If you are thinking about selling an estate home in River Hills, Realty Officials Inc. can help you build a clear plan for preparation, pricing, and marketing from day one.
FAQs
How is marketing an estate home in River Hills different from marketing a typical suburban home?
- River Hills homes are often on 1-, 2-, or 5-acre lots, so buyers weigh land, privacy, landscaping, setbacks, and the home’s setting along with interior features.
What should River Hills sellers do before listing an estate property?
- Start with a pre-listing review of exterior condition, landscaping, decluttering, cleaning, staging needs, and any improvements that may require Building Board approval.
Do exterior updates in River Hills require local approval?
- Projects to the exterior of the home or property may require Building Board review, and complete materials must be submitted by the first Monday for the third-Monday meeting agenda.
When is the best time to list a River Hills estate home?
- Redfin’s 2026 guidance points to the beginning of May for the Milwaukee area, which aligns well with stronger curb appeal and seasonal buyer activity.

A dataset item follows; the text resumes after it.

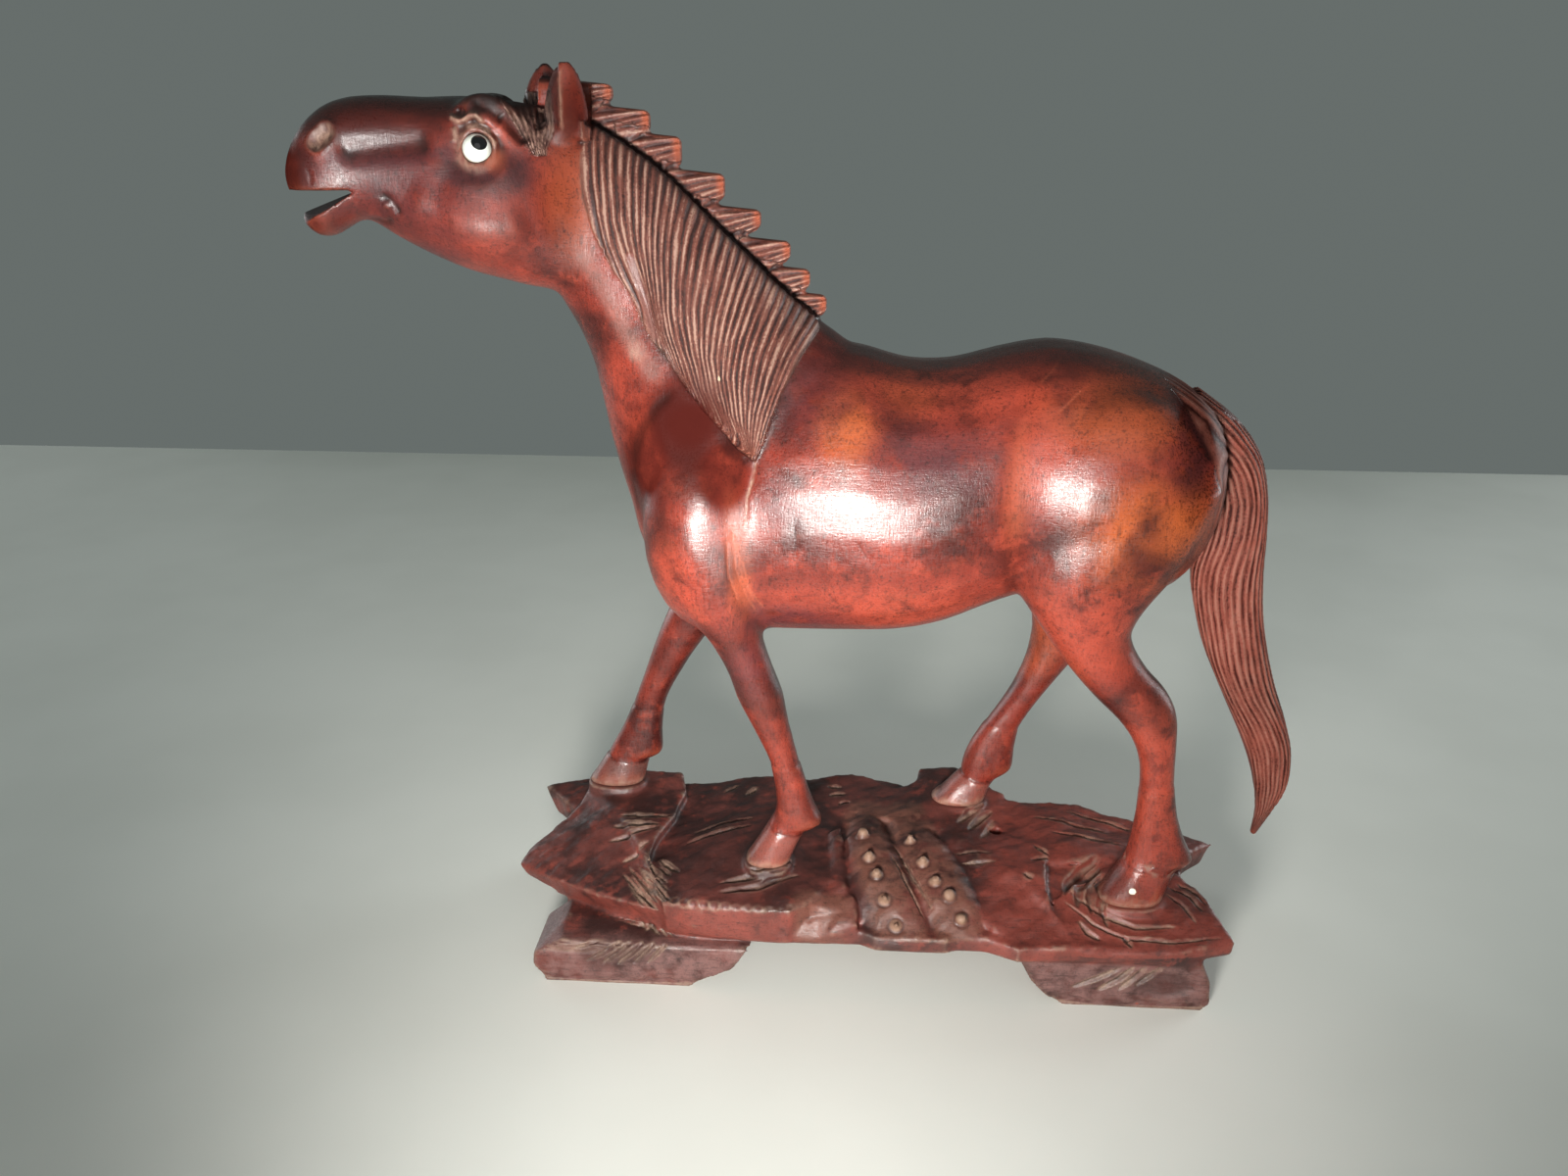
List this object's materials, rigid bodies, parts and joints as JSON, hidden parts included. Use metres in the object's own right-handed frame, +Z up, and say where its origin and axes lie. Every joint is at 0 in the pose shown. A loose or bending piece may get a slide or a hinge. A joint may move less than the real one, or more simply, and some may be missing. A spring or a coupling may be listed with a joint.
{
  "type": "carved horse figurine on stand",
  "caption": "Stained wooden horse carved in full round with glass eyes, striding with its mouth open, on its carved rock-like stand with corner feet.",
  "frame": {"origin": "middle of the whole object's box in plan, on the surface that the stand's feet rest on", "axes": "+Z up; the horse looks along -X and its left side faces -Y"},
  "size_m": [0.1742, 0.047, 0.1618],
  "materials": {
    "stained_wood": "glossy lacquer over reddish brown stain",
    "dark_stained_wood": "satin lacquer over dark stain, with pale tool cuts",
    "white_glass": "polished, opaque white with a black pupil"
  },
  "bodies": {
    "root": {"horse": "stained_wood", "stand": "dark_stained_wood", "left_eye": "white_glass", "right_eye": "white_glass"}
  },
  "joints": []
}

How should a River Hills estate home be priced?
- Pricing should rely on strong comparable sales, current competition, and the property’s land and condition rather than village median numbers alone, because the market is small and medians can swing sharply.
What inspection issues matter for River Hills estate homes?
- Because River Hills has no public water system, buyers may focus on well-related questions, and sellers should also be ready for standard Wisconsin inspection and appraisal contingencies.
Do Wisconsin disclosure rules work differently in an estate sale?
- They can, because Wisconsin seller disclosure law may not apply in the same way when the seller is an estate or trust and the personal representative or trustee has not lived in the property.